= Exercise brief =
Read through the data and report every line in which the word "metres" occurs.

= Material shown =
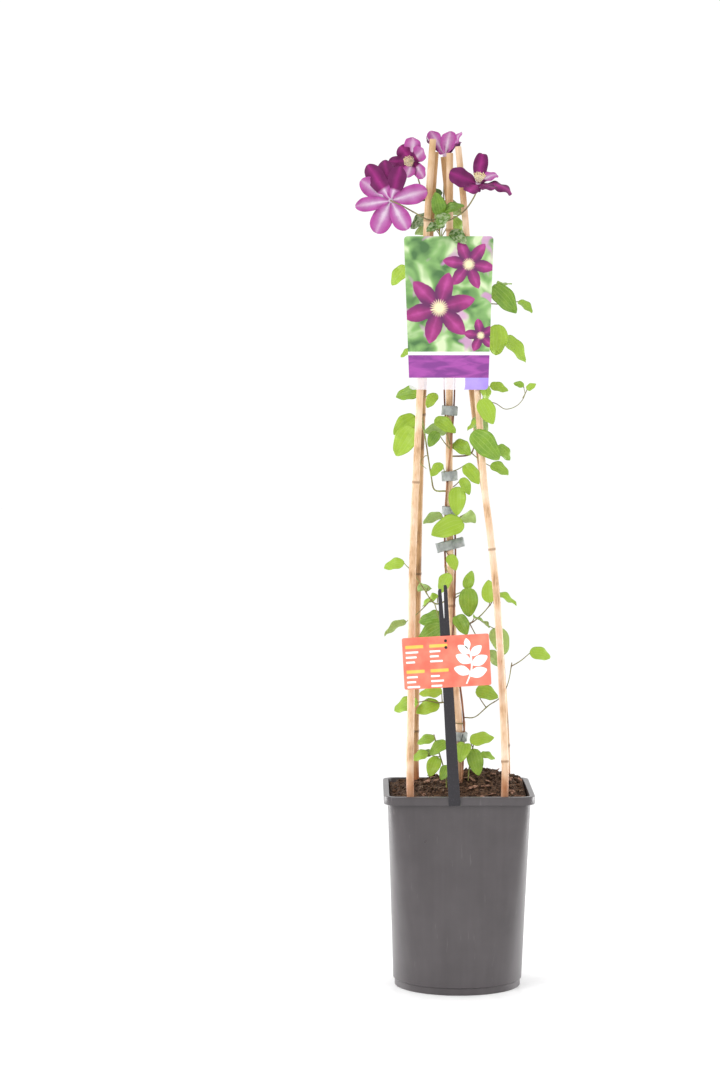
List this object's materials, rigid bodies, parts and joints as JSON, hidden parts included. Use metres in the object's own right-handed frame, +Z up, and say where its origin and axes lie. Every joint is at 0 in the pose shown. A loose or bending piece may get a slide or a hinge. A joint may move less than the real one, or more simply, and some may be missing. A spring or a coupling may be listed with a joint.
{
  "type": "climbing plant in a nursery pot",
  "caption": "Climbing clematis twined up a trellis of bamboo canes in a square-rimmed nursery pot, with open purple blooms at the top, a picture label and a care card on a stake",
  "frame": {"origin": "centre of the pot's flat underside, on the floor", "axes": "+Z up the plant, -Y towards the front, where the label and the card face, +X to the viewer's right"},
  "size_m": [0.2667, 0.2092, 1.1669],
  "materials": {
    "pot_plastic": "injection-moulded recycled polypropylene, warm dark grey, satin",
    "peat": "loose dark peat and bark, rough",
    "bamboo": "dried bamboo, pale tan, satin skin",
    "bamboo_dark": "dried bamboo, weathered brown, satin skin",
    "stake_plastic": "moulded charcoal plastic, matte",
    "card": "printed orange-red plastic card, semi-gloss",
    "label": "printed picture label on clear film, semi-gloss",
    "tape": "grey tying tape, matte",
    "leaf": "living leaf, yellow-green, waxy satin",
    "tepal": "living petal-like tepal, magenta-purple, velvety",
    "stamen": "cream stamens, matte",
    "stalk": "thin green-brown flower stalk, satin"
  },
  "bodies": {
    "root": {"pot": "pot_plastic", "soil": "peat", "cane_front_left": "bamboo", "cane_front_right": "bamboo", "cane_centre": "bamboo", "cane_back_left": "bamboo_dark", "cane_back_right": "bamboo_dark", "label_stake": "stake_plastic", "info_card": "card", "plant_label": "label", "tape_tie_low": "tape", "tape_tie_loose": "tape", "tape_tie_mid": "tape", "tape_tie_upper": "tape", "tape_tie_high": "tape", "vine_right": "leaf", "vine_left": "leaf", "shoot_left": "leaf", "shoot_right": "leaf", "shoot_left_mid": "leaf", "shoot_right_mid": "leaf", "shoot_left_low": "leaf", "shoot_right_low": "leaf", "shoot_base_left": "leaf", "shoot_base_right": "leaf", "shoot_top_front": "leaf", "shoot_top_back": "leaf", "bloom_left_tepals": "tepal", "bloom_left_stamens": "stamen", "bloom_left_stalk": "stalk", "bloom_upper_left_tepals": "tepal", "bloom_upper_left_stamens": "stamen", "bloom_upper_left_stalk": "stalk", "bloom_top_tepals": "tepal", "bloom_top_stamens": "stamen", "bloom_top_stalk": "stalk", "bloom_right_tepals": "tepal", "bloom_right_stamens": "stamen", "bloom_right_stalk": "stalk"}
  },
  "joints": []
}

* * *

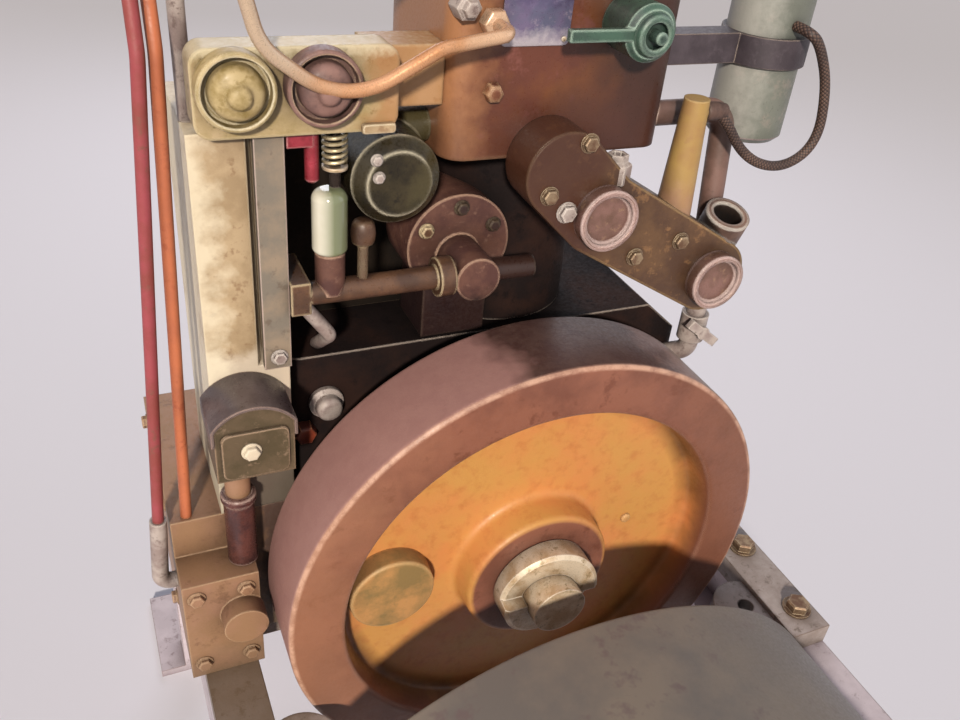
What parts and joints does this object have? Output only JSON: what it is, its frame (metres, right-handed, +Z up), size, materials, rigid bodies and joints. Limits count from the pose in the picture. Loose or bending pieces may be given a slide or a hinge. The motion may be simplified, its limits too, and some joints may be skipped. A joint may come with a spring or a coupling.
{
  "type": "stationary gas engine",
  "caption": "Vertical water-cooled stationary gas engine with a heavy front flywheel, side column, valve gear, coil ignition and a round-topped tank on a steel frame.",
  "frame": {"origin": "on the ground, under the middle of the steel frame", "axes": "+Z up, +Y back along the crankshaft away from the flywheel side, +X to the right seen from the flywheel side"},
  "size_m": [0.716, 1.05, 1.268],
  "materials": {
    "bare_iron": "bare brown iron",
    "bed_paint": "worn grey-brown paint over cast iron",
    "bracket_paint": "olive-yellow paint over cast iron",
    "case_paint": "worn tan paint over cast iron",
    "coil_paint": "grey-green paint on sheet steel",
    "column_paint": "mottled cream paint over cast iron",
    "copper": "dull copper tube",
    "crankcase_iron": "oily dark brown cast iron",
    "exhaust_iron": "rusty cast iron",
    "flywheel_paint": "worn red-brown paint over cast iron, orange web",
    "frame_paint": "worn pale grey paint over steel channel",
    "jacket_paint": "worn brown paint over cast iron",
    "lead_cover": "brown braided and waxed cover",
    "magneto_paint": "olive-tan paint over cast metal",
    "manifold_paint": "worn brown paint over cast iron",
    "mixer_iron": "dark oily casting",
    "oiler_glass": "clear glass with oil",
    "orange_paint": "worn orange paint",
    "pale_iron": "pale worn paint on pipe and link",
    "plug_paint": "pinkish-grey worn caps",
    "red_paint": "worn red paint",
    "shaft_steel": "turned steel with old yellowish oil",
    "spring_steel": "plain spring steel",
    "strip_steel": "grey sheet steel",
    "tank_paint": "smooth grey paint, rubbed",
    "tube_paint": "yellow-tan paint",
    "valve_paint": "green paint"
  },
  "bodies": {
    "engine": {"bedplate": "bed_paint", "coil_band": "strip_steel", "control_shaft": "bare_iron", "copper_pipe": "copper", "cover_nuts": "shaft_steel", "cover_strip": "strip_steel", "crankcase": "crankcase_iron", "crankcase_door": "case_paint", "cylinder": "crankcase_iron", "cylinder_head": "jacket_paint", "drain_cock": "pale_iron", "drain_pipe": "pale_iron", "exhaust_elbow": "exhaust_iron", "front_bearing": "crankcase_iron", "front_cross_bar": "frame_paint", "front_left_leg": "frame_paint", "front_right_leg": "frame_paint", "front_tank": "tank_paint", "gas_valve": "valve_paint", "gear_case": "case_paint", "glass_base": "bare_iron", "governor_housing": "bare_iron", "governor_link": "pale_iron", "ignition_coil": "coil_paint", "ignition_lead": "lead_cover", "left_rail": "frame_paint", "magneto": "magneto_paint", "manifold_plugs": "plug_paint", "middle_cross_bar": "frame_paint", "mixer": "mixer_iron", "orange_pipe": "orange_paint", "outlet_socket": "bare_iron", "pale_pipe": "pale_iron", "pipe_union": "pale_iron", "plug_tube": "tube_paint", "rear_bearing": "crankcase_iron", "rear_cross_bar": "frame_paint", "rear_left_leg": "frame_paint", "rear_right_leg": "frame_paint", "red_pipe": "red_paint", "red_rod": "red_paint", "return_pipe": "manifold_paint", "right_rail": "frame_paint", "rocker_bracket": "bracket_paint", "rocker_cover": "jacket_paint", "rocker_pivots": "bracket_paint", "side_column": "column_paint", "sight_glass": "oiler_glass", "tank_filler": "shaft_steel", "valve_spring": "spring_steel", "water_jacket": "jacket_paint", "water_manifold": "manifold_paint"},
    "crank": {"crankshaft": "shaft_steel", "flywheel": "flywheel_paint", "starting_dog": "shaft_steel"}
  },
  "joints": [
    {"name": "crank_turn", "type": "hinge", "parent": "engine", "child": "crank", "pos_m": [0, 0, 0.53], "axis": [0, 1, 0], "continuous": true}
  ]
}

= Response below =
List this object's materials, rigid bodies, parts and joints as JSON, hidden parts included. Use metres in the object's own right-handed frame, +Z up, and say where its origin and axes lie. Every joint is at 0 in the pose shown. A loose or bending piece may get a slide or a hinge. A joint may move less than the real one, or more simply, and some may be missing. A spring or a coupling may be listed with a joint.
What parts and joints does this object have? Output only JSON: what it is, its frame (metres, right-handed, +Z up), size, materials, rigid bodies and joints. Limits count from the pose in the picture. Loose or bending pieces may be given a slide or a hinge. The motion may be simplified, its limits too, and some joints may be skipped. A joint may come with a spring or a coupling.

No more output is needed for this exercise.